6. Simon Winchester, OBE is a British writer, journalist and broadcaster although he began his career in geology, working in many different countries. As a journalist he was again posted around the world and he published his first non-fiction book The Professor and the Madman in 1998, his most recent, Pacific, is a biography of the Pacific Ocean.  

7. Italian writer and publisher Roberto Calasso, who was once called ‘a literary institution of one’ by Lila Azam Zanganeh in The Paris Review. He became Chairman of publishing house Adelphi Edizioni in 1999 and has produced several works examining the culture of modernity. His work includes a focus on ancient Indian mythology as seen through Ka: Stories of the Mind and Gods of India and his latest offering, Ardor. He will return to the Jaipur Literature Festival in 2017.

8. Neil MacGregor is a Scottish art historian who has worked as the director of the National Gallery, London and the British Museum. His non-fiction historical books, including A History of the World in 100 Objects – based on a BBC Radio 4 and World Service programme - and German: Memories of a Nation, are highly popular texts. This will be his first appearance at the Jaipur Literature Festival.

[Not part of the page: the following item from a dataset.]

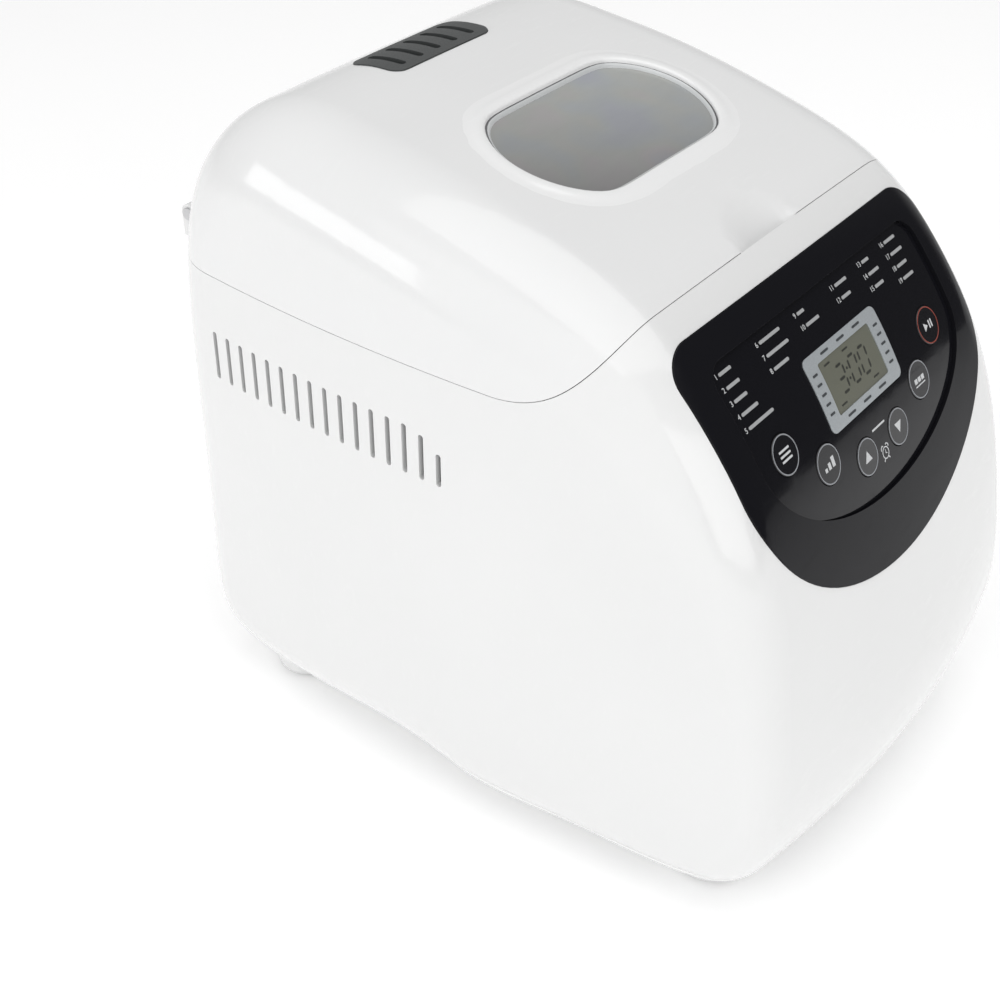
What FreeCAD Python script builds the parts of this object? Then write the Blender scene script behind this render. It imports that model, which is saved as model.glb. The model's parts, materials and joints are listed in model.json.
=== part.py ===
import FreeCAD, Part
import math
import os
from FreeCAD import Vector

# Bread machine, millimetres, +Z up. X runs across the front, -Y faces the user, z = 0 is the table.

# ---- driving dimensions: outer form -------------------------------------------------------------
SECTION = [                    # side view of the casing (y, z), round from the rear of the underside
    (0.0, 13.0), (70.0, 13.0), (128.0, 14.0), (148.0, 23.0), (155.5, 43.0), (156.5, 80.0),
    (156.5, 140.0), (155.5, 205.0), (147.0, 246.0), (124.0, 276.0), (92.0, 288.5), (58.0, 285.8),
    (33.6, 281.9), (-28.7, 266.3), (-77.1, 245.5), (-106.3, 215.7), (-123.1, 190.0), (-139.0, 153.0),
    (-153.1, 105.9), (-160.5, 65.0), (-157.0, 38.0), (-145.0, 20.0), (-124.0, 13.5), (-70.0, 13.0)]
SECTION_BREAKS = [0, 4, 7, 10, 14, 16, 19]       # points where the edge rounding changes size
EDGE_ROUNDING = [24.0, 30.0, 34.0, 40.0, 36.0, 28.0, 19.0]
ROUNDING_SHARE = 0.5           # an inner form's rounding is smaller by this share of its inset
WALL_HALF = 118.0              # half width of the casing at WALL_LEVEL
WALL_LEVEL = 127.0
WALL_FLARE = 0.0227            # the walls widen downward by this much per millimetre
WALL_BOW = 0.000553            # and bow outward in plan: x loses WALL_BOW * y * y
LOFT_HALF = 130.0              # half width of the blank that the walls are cut from
FRONT_BULGE = 0.00106          # the lower front falls back by this times x squared
BULGE_TOP, BULGE_FULL = 178.0, 50.0
TOP_CROWN = 0.00014            # the top falls by this times x squared
SHELL = 2.6
INNER = 3.0                    # inner face of the base and outer limit of what sits inside the casing
PROUD = 0.5                    # trims stand this far out of the casing
BASE_SEAM = 26.0               # height of the joint between the base and the casing
SEAM_GAP = 0.3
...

9. American Journalist Dexter Filkins was part of the winning team for the Pulitzer Prize in 2009 for their dispatches from Pakistan and Afghanistan, an award he was previously nominated for in 2002. Now writing for The New Yorker he was once called ‘the premier combat journalist of his generation’ in the Washington Post. His book, The Forever War, was a New York Times bestseller.

10. Tahmima Anam is a British-Bangladeshi writer, novelist and columnist who won the Best First Book Commonwealth Writers’ Prize for A Golden Age in 2008, set amidst the backdrop of the 1971 war of independence for Bangladesh. Her latest novel The Bones of Grace concludes this trilogy and is a story of migration and belonging. Anam returns to the Jaipur Literature Festival for the third time, also having recently spoken at the London edition of the Festival in 2016.

Further information on sessions and more speakers appearing at the 10th Jaipur Literature Festival will follow over the coming weeks.